WORK TO DO -> Please output the data below exactly as given, starting at its first line and stopping after the line that contains "plant, laid flat.".

INFORMATION SHOWN ->
-- START --

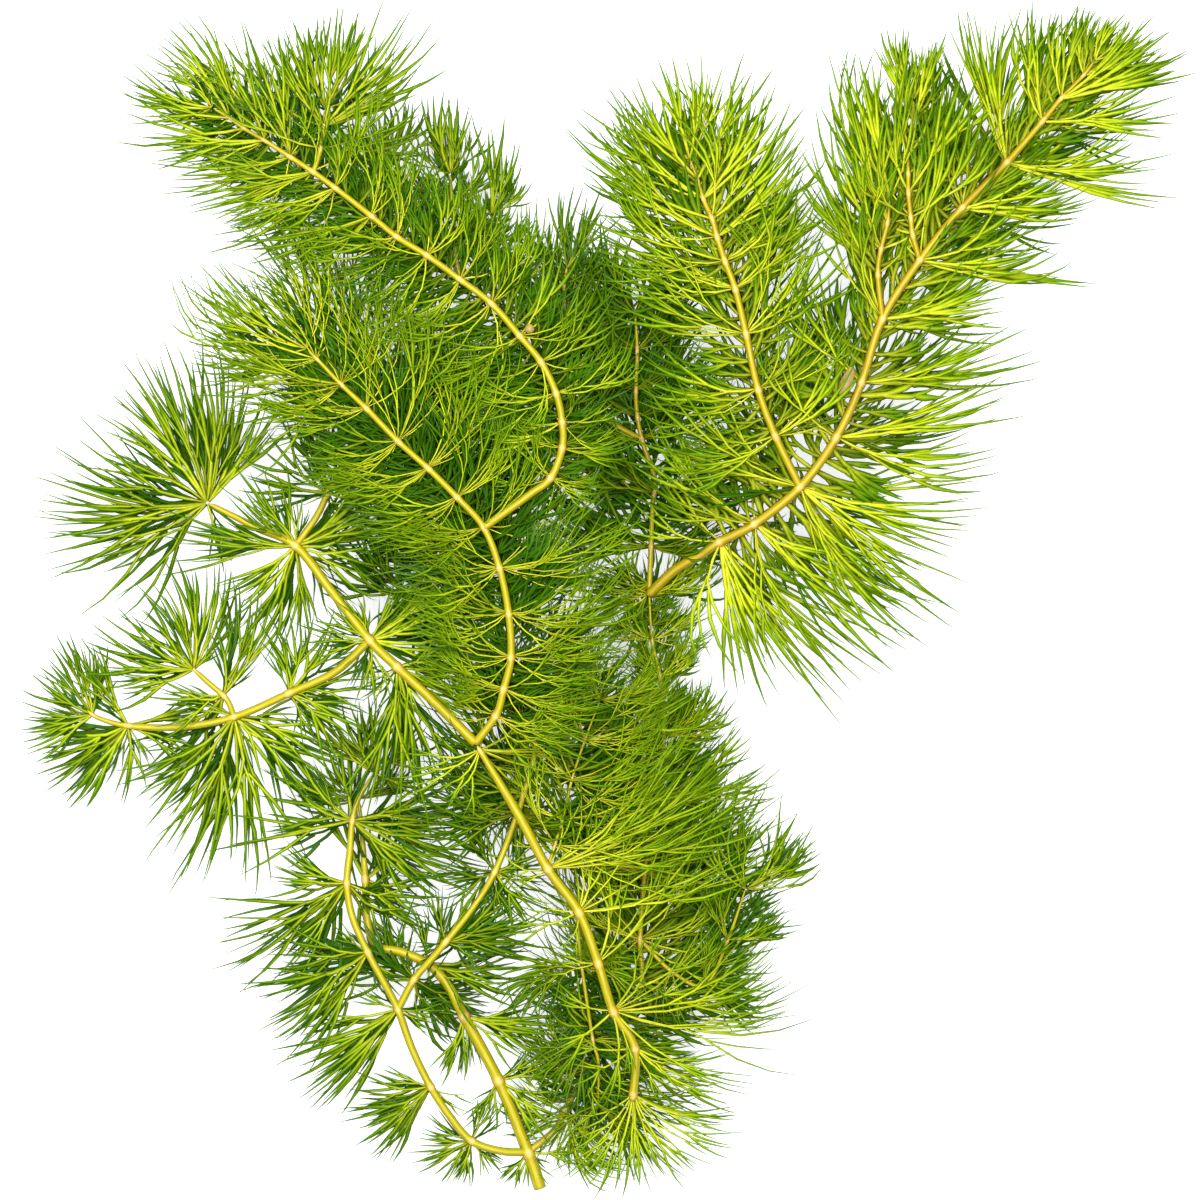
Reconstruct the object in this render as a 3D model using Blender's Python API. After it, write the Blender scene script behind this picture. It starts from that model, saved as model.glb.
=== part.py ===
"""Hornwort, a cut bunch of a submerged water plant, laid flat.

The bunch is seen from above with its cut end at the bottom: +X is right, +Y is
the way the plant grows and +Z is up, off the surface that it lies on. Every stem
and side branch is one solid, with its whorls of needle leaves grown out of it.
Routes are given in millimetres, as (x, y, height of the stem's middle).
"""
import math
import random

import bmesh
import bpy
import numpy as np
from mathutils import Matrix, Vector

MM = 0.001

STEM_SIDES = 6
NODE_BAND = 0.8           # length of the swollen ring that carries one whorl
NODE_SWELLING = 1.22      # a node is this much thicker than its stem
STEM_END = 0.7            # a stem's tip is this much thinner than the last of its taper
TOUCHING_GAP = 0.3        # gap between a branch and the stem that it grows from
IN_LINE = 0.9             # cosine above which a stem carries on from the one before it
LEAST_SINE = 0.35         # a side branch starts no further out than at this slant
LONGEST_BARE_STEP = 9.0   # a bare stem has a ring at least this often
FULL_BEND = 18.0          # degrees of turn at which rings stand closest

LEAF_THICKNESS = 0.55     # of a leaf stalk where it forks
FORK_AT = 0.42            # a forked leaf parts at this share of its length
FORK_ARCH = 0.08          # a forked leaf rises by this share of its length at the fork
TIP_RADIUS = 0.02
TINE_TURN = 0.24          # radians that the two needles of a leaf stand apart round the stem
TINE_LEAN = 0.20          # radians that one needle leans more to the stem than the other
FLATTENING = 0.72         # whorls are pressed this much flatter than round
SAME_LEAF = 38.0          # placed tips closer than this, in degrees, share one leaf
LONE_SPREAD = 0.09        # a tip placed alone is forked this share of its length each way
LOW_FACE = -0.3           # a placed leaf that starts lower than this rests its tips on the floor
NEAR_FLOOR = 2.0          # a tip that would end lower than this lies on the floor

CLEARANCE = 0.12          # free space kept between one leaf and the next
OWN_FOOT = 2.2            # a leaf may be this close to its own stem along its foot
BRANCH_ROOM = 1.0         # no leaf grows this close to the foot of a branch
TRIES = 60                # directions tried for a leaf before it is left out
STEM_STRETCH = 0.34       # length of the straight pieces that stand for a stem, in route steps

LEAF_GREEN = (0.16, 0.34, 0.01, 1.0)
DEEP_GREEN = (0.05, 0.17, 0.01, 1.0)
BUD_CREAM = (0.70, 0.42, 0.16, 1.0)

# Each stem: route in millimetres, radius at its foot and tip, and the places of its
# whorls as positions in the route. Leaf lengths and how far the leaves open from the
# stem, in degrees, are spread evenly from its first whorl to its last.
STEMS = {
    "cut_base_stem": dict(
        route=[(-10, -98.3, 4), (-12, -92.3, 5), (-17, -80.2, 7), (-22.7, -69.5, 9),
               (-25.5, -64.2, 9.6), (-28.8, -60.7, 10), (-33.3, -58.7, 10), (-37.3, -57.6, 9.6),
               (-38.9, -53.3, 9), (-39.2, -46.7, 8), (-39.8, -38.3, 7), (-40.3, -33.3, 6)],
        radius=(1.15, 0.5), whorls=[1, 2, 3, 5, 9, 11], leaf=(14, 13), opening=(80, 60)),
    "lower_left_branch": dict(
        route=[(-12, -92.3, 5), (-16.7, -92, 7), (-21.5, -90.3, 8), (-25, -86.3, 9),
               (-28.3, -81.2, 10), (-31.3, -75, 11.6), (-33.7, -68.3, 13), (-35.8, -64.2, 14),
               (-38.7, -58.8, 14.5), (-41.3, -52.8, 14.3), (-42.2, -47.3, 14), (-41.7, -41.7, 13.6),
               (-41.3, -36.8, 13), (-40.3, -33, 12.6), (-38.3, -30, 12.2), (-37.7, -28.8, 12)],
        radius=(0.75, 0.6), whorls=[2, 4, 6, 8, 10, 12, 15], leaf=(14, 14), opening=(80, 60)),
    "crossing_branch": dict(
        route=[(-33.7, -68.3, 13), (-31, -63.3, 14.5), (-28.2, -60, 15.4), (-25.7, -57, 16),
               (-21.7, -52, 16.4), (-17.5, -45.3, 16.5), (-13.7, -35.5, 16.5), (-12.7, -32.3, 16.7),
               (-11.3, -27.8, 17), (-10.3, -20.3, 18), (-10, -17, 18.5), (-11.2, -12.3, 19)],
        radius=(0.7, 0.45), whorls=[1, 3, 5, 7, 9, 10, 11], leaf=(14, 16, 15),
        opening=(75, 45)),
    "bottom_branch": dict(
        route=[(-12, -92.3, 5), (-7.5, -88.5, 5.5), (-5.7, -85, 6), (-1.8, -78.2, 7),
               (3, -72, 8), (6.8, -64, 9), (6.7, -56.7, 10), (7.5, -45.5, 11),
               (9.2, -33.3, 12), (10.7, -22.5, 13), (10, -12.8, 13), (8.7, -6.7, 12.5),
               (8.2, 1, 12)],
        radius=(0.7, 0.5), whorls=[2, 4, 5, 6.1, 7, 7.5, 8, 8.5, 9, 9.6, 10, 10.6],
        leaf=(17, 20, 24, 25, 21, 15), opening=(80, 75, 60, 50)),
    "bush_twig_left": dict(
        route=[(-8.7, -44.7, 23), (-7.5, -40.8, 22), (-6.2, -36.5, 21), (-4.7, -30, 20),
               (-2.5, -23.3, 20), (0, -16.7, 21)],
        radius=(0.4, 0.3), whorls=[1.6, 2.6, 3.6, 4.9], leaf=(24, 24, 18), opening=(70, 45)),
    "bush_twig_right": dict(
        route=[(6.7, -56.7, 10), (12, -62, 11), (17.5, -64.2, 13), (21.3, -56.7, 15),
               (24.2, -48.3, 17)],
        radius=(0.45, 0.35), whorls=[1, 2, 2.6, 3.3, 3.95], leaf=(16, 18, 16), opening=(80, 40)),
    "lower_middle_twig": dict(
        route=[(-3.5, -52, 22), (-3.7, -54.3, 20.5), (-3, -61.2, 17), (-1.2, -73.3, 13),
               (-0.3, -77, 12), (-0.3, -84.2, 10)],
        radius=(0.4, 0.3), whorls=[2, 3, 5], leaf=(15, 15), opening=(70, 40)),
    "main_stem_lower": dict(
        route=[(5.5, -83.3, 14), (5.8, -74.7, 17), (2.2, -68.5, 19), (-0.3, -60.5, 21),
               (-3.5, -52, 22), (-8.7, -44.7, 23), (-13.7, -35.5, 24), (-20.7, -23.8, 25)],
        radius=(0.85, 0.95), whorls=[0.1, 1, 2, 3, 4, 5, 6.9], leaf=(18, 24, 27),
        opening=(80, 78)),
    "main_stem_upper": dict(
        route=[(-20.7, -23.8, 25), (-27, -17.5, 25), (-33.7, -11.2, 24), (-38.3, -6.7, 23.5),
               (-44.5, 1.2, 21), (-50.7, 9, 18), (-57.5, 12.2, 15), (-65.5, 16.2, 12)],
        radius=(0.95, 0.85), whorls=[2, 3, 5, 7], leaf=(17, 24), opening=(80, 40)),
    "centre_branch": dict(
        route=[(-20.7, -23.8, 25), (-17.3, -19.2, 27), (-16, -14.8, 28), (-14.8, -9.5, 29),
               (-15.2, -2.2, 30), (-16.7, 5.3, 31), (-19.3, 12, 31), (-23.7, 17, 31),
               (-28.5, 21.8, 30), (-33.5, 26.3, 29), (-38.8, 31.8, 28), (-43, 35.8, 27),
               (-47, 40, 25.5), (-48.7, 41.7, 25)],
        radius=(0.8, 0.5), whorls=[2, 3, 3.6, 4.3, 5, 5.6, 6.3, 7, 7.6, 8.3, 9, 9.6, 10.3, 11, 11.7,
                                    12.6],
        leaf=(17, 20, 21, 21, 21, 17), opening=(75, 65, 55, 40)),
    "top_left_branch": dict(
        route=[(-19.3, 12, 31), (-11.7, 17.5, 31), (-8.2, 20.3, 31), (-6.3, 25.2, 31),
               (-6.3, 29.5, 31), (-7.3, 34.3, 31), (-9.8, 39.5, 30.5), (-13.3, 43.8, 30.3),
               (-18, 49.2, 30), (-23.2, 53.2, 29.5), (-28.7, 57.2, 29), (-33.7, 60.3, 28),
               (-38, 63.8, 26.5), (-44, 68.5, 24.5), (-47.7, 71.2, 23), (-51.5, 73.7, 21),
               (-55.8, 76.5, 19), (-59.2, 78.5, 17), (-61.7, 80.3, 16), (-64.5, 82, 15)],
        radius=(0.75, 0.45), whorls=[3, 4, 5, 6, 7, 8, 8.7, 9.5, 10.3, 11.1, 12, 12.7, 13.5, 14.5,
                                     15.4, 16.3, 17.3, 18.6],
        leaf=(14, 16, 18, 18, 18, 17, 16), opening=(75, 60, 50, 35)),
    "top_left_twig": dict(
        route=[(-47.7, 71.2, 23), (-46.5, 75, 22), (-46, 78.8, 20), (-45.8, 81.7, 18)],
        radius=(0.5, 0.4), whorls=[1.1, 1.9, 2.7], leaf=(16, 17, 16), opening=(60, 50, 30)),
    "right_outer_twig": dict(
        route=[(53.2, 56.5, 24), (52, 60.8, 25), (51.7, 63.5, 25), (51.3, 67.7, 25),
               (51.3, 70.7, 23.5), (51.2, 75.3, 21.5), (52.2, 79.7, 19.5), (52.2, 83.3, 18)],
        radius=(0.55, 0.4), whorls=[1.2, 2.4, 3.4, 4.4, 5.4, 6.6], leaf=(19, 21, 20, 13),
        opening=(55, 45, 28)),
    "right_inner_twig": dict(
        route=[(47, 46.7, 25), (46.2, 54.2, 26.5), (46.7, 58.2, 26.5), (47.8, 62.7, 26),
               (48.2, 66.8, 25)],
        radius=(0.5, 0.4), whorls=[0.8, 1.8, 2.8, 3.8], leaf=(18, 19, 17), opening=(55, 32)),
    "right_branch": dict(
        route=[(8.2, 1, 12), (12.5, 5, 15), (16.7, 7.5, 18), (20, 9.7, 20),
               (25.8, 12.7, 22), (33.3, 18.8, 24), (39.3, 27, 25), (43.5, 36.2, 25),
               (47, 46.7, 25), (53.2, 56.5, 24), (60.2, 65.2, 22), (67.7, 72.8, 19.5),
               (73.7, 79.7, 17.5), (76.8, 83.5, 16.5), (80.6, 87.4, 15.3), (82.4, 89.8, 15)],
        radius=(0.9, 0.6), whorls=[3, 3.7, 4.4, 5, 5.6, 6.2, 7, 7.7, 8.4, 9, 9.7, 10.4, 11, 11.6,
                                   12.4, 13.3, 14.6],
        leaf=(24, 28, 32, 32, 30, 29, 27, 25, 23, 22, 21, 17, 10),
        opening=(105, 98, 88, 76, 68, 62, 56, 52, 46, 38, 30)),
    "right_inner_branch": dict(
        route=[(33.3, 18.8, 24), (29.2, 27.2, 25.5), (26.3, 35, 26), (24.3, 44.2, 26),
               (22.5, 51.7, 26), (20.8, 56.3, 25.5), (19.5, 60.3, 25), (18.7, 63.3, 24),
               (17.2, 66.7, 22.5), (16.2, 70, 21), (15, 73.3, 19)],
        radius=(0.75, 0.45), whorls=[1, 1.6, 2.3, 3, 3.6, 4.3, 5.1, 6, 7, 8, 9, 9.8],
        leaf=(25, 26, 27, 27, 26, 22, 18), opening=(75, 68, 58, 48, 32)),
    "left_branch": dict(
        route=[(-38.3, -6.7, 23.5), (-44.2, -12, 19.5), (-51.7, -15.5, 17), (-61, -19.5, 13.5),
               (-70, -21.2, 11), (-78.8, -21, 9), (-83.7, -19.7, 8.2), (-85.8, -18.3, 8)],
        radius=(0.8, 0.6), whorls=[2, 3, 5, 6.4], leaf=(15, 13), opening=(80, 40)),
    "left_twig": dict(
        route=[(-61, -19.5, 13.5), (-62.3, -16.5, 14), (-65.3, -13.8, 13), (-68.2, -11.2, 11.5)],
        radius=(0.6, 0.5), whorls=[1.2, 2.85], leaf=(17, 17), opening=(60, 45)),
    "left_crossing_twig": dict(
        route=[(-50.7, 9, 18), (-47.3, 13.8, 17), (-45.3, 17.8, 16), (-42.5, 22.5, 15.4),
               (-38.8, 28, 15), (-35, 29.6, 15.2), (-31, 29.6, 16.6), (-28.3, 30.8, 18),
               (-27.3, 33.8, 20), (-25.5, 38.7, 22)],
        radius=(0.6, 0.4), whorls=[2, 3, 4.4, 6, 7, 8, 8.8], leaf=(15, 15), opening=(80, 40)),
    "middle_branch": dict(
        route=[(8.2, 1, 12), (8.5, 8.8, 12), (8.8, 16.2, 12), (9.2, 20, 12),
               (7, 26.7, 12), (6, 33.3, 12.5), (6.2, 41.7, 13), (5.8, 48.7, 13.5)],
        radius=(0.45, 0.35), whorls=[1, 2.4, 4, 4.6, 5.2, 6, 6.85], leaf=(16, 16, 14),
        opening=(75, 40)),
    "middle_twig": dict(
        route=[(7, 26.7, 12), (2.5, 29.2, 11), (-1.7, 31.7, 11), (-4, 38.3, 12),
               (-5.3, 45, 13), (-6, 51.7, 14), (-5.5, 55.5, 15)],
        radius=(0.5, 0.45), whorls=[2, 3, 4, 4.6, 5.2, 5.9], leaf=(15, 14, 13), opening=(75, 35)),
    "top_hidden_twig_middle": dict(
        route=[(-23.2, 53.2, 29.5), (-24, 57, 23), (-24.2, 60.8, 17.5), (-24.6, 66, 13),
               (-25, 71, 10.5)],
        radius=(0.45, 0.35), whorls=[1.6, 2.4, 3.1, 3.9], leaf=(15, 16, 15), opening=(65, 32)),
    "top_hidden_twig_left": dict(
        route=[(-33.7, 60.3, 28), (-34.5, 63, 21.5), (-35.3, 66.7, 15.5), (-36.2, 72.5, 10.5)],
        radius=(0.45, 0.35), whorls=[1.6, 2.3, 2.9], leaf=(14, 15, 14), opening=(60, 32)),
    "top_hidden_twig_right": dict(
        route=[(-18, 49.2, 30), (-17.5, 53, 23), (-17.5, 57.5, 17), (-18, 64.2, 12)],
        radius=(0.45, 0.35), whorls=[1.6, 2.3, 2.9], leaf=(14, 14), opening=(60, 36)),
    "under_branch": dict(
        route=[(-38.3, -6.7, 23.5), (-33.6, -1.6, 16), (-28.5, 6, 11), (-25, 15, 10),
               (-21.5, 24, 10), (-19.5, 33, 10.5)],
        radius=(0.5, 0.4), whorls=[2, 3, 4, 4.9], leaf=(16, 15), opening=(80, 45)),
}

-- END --

RESPONSE TO THIS EXERCISE ->
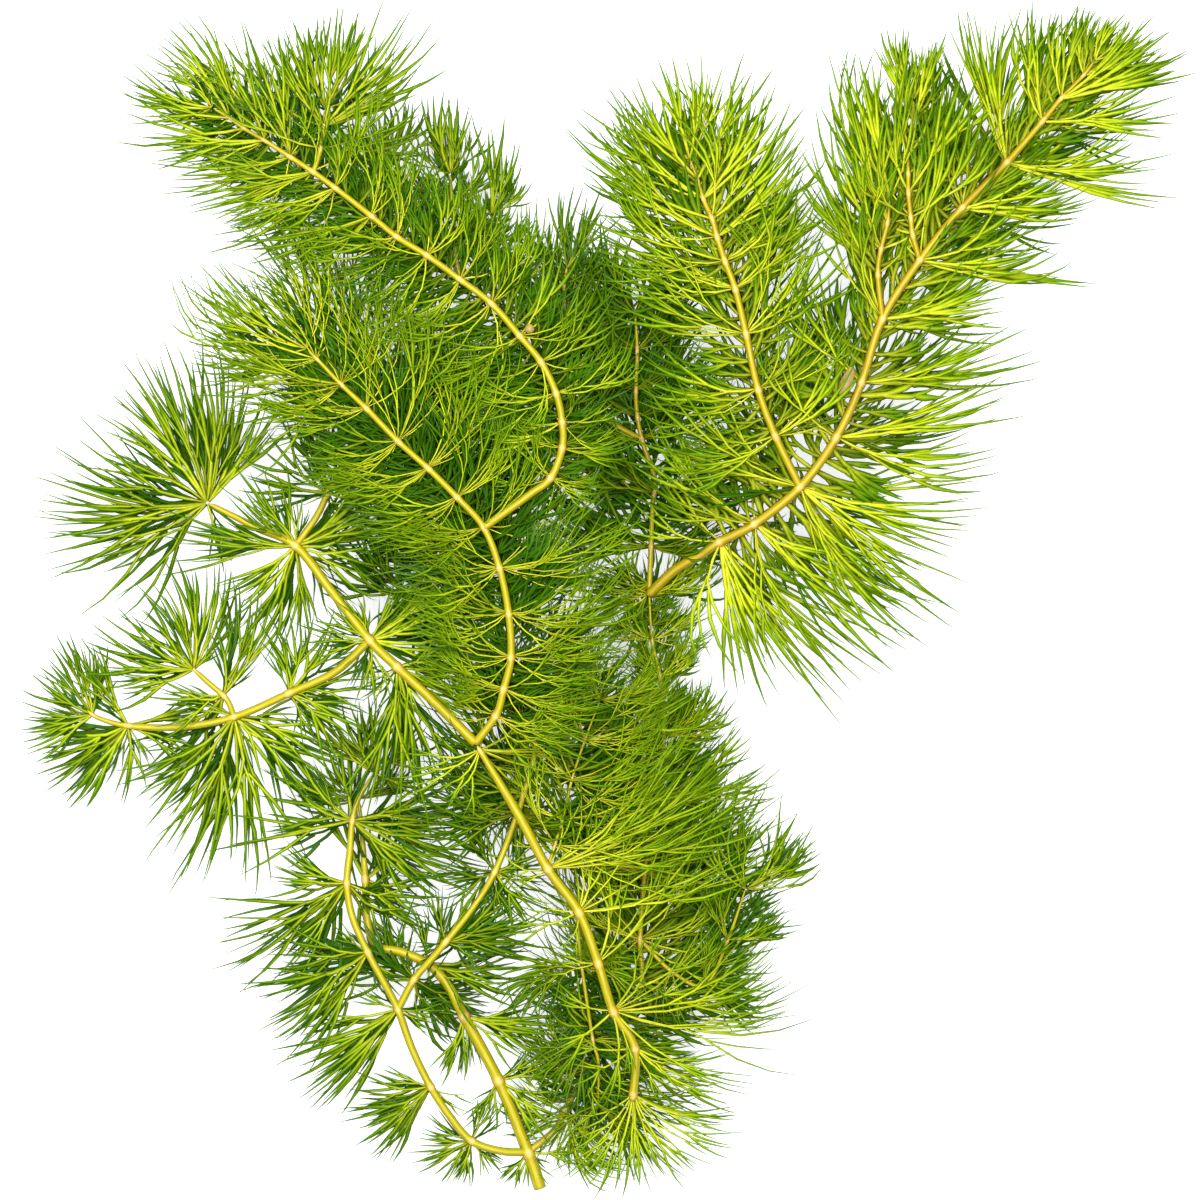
Reconstruct the object in this render as a 3D model using Blender's Python API. After it, write the Blender scene script behind this picture. It starts from that model, saved as model.glb.
=== part.py ===
"""Hornwort, a cut bunch of a submerged water plant, laid flat.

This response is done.